Instruction:
Write out the records below once more, exactly as they stand.

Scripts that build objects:
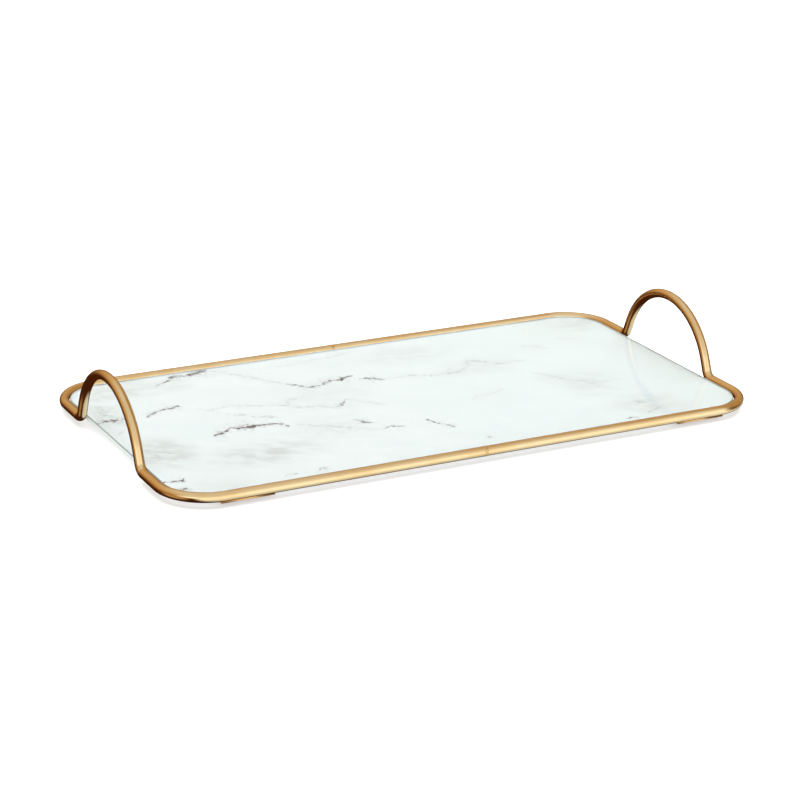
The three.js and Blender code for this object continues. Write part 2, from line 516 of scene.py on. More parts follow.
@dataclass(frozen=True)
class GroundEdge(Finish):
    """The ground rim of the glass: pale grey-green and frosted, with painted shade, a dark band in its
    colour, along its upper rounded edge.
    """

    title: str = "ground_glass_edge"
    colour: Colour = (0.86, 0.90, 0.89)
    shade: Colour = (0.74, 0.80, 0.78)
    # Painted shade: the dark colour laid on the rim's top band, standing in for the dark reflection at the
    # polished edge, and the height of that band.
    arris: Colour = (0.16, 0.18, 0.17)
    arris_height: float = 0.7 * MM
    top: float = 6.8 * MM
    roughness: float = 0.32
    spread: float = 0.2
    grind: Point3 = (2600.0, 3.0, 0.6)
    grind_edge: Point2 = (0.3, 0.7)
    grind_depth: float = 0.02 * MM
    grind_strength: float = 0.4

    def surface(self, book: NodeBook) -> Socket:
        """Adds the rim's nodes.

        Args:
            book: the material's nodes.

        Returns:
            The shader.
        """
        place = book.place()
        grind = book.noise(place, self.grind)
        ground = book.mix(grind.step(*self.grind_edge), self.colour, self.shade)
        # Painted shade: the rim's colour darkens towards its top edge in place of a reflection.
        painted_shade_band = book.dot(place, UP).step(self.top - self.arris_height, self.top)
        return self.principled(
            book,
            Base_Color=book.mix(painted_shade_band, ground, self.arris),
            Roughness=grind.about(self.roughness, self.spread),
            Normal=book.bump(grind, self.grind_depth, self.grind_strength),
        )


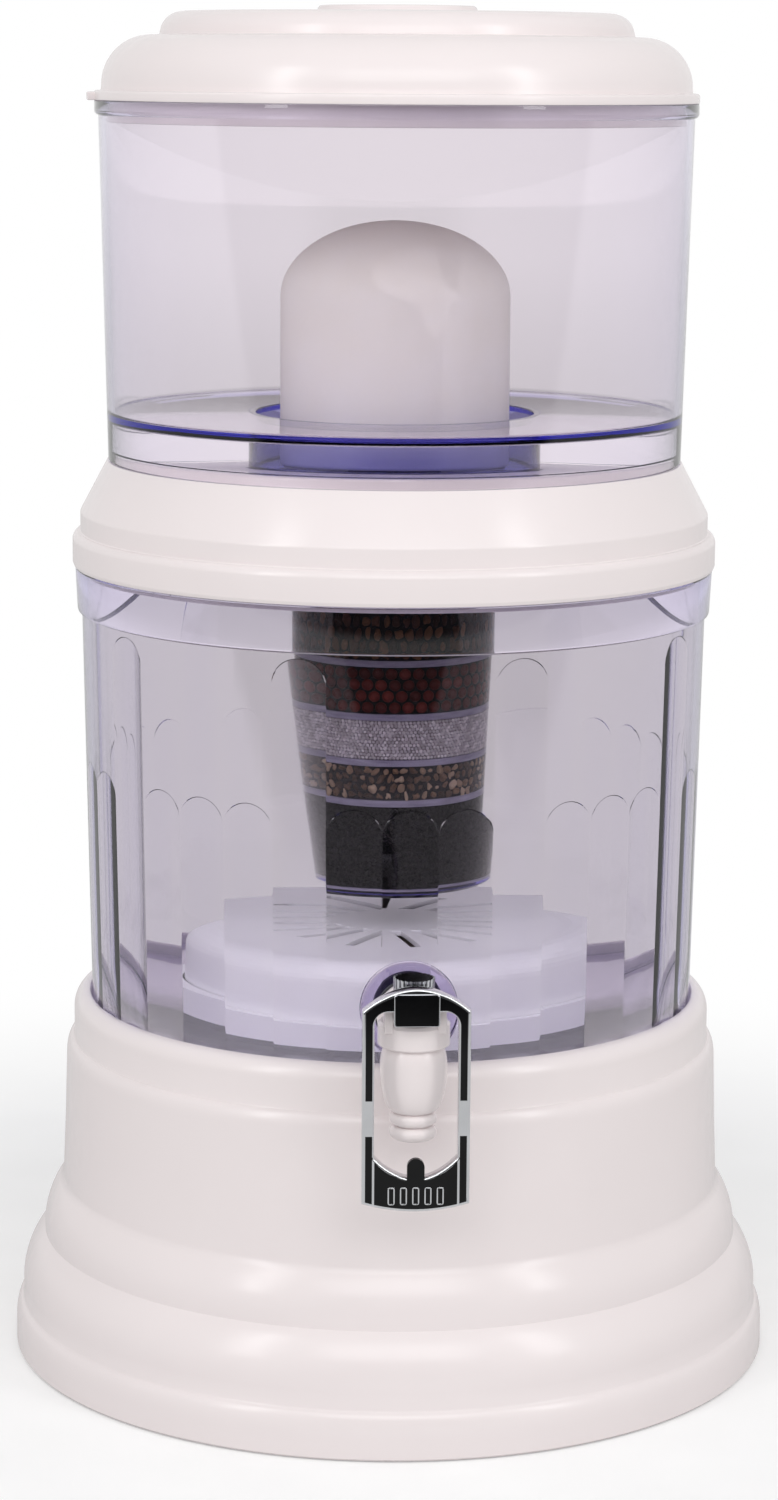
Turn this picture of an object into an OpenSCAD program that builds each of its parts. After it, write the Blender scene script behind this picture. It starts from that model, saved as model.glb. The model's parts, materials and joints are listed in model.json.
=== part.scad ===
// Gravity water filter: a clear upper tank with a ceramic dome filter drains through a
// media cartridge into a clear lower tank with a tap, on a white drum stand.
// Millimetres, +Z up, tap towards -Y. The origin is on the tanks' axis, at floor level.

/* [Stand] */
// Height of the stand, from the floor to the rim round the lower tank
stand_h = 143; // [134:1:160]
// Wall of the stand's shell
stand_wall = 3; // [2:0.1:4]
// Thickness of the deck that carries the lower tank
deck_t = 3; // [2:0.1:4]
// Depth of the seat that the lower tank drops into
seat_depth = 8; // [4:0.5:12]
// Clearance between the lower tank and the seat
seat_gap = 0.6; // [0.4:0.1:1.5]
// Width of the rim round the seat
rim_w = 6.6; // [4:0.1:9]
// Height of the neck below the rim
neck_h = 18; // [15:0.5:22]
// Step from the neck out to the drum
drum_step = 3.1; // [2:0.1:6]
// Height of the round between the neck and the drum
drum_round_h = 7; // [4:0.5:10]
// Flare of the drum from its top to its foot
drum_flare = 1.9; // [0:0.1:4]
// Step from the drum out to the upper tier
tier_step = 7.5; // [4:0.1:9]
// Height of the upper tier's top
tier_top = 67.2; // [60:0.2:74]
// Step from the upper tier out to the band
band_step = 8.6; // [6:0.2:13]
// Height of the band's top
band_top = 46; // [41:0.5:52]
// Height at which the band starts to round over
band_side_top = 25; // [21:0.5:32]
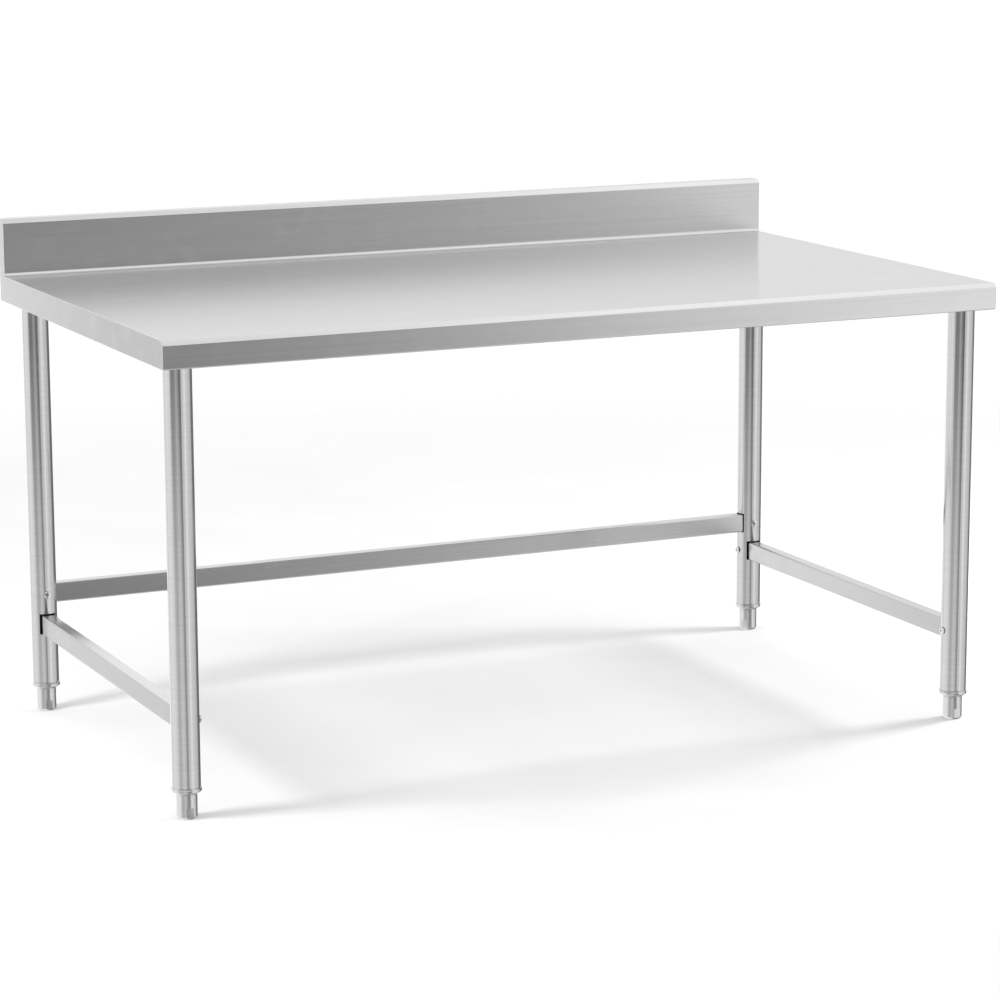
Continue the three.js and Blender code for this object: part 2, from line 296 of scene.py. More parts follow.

Output for this task:
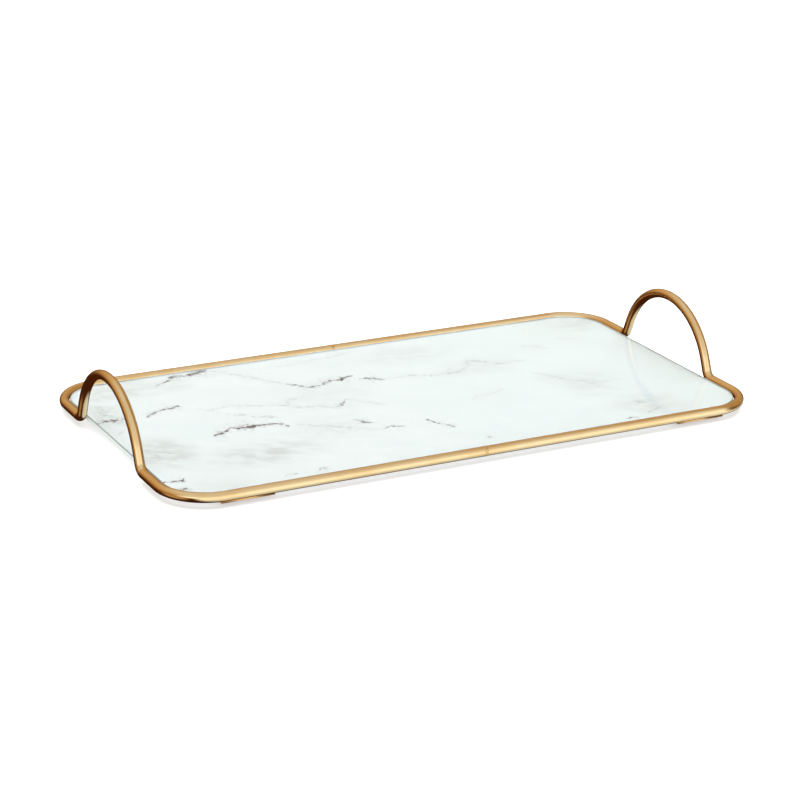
The three.js and Blender code for this object continues. Write part 2, from line 516 of scene.py on. More parts follow.
@dataclass(frozen=True)
class GroundEdge(Finish):
    """The ground rim of the glass: pale grey-green and frosted, with painted shade, a dark band in its
    colour, along its upper rounded edge.
    """

    title: str = "ground_glass_edge"
    colour: Colour = (0.86, 0.90, 0.89)
    shade: Colour = (0.74, 0.80, 0.78)
    # Painted shade: the dark colour laid on the rim's top band, standing in for the dark reflection at the
    # polished edge, and the height of that band.
    arris: Colour = (0.16, 0.18, 0.17)
    arris_height: float = 0.7 * MM
    top: float = 6.8 * MM
    roughness: float = 0.32
    spread: float = 0.2
    grind: Point3 = (2600.0, 3.0, 0.6)
    grind_edge: Point2 = (0.3, 0.7)
    grind_depth: float = 0.02 * MM
    grind_strength: float = 0.4

    def surface(self, book: NodeBook) -> Socket:
        """Adds the rim's nodes.

        Args:
            book: the material's nodes.

        Returns:
            The shader.
        """
        place = book.place()
        grind = book.noise(place, self.grind)
        ground = book.mix(grind.step(*self.grind_edge), self.colour, self.shade)
        # Painted shade: the rim's colour darkens towards its top edge in place of a reflection.
        painted_shade_band = book.dot(place, UP).step(self.top - self.arris_height, self.top)
        return self.principled(
            book,
            Base_Color=book.mix(painted_shade_band, ground, self.arris),
            Roughness=grind.about(self.roughness, self.spread),
            Normal=book.bump(grind, self.grind_depth, self.grind_strength),
        )


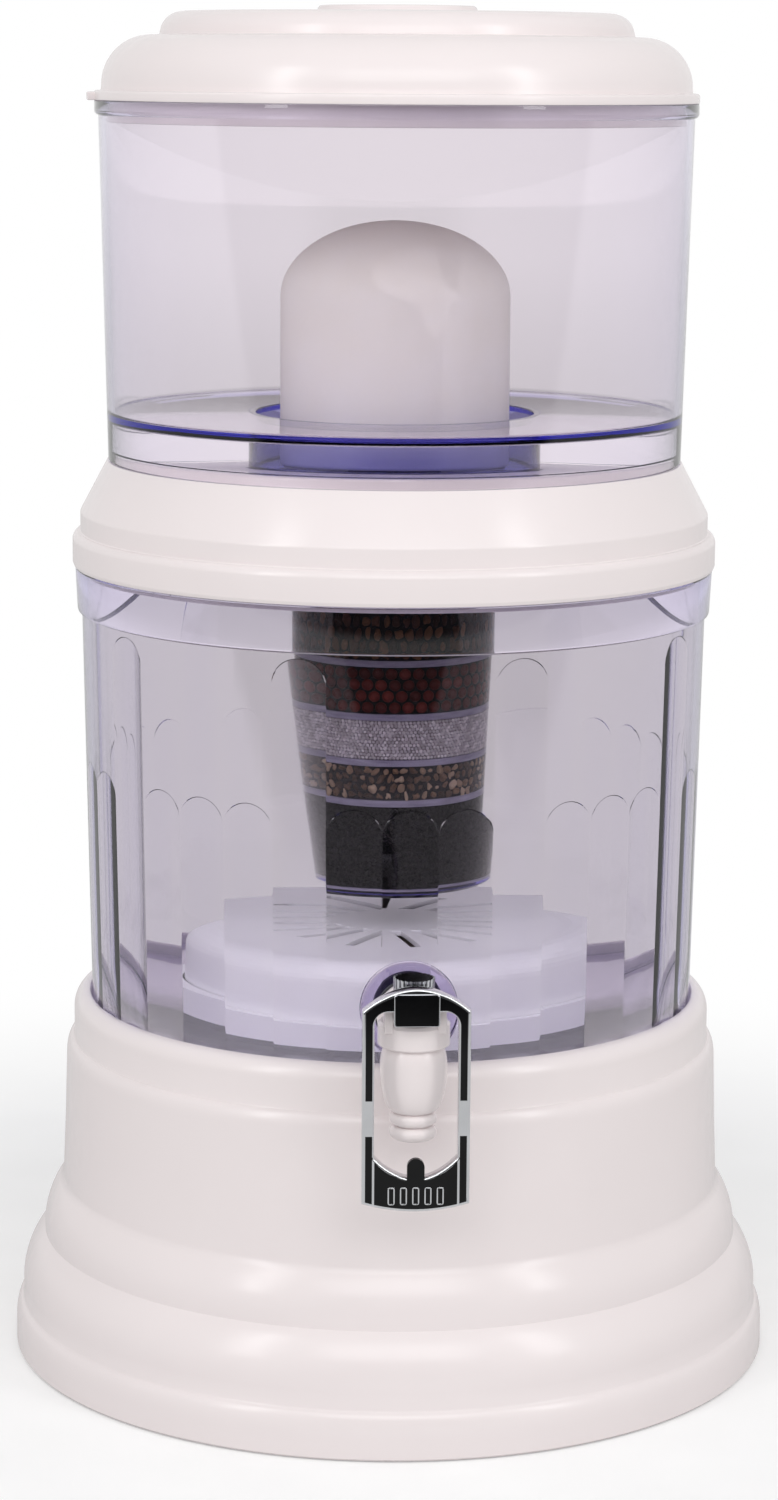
Turn this picture of an object into an OpenSCAD program that builds each of its parts. After it, write the Blender scene script behind this picture. It starts from that model, saved as model.glb. The model's parts, materials and joints are listed in model.json.
=== part.scad ===
// Gravity water filter: a clear upper tank with a ceramic dome filter drains through a
// media cartridge into a clear lower tank with a tap, on a white drum stand.
// Millimetres, +Z up, tap towards -Y. The origin is on the tanks' axis, at floor level.

/* [Stand] */
// Height of the stand, from the floor to the rim round the lower tank
stand_h = 143; // [134:1:160]
// Wall of the stand's shell
stand_wall = 3; // [2:0.1:4]
// Thickness of the deck that carries the lower tank
deck_t = 3; // [2:0.1:4]
// Depth of the seat that the lower tank drops into
seat_depth = 8; // [4:0.5:12]
// Clearance between the lower tank and the seat
seat_gap = 0.6; // [0.4:0.1:1.5]
// Width of the rim round the seat
rim_w = 6.6; // [4:0.1:9]
// Height of the neck below the rim
neck_h = 18; // [15:0.5:22]
// Step from the neck out to the drum
drum_step = 3.1; // [2:0.1:6]
// Height of the round between the neck and the drum
drum_round_h = 7; // [4:0.5:10]
// Flare of the drum from its top to its foot
drum_flare = 1.9; // [0:0.1:4]
// Step from the drum out to the upper tier
tier_step = 7.5; // [4:0.1:9]
// Height of the upper tier's top
tier_top = 67.2; // [60:0.2:74]
// Step from the upper tier out to the band
band_step = 8.6; // [6:0.2:13]
// Height of the band's top
band_top = 46; // [41:0.5:52]
// Height at which the band starts to round over
band_side_top = 25; // [21:0.5:32]
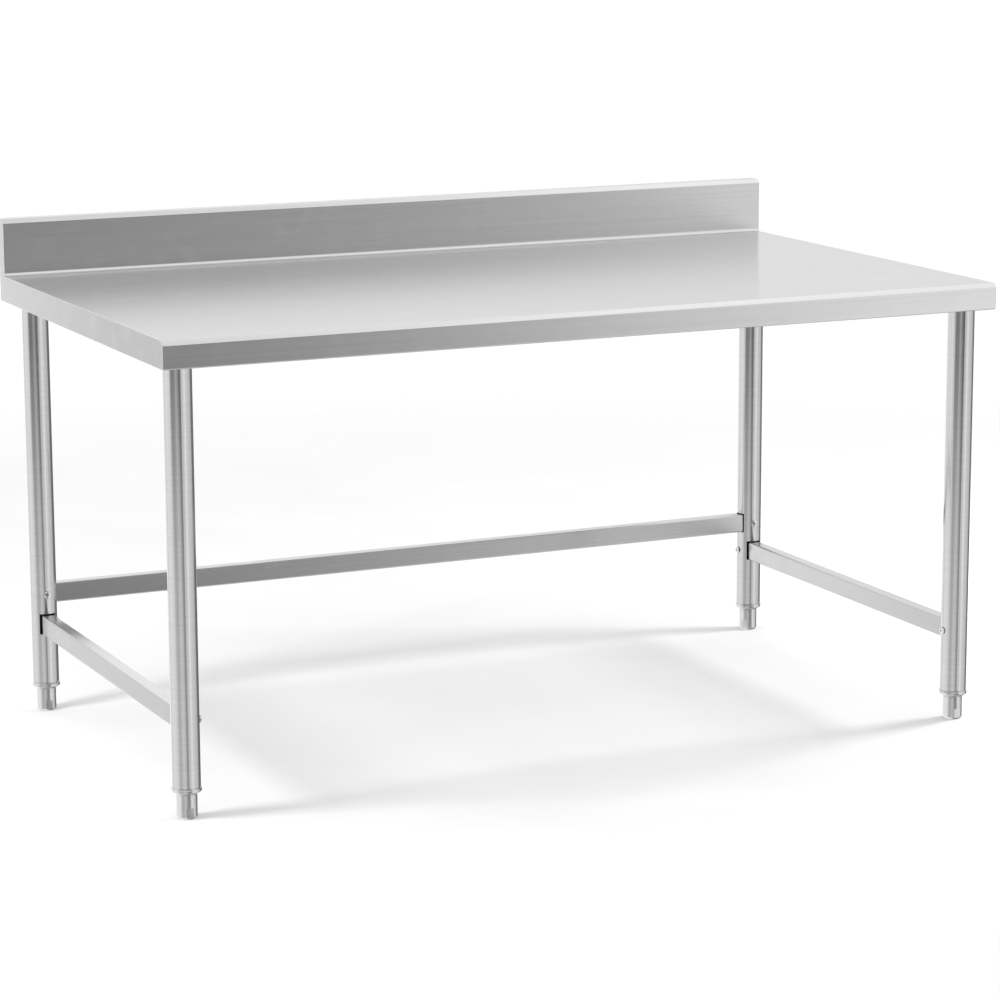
Continue the three.js and Blender code for this object: part 2, from line 296 of scene.py. More parts follow.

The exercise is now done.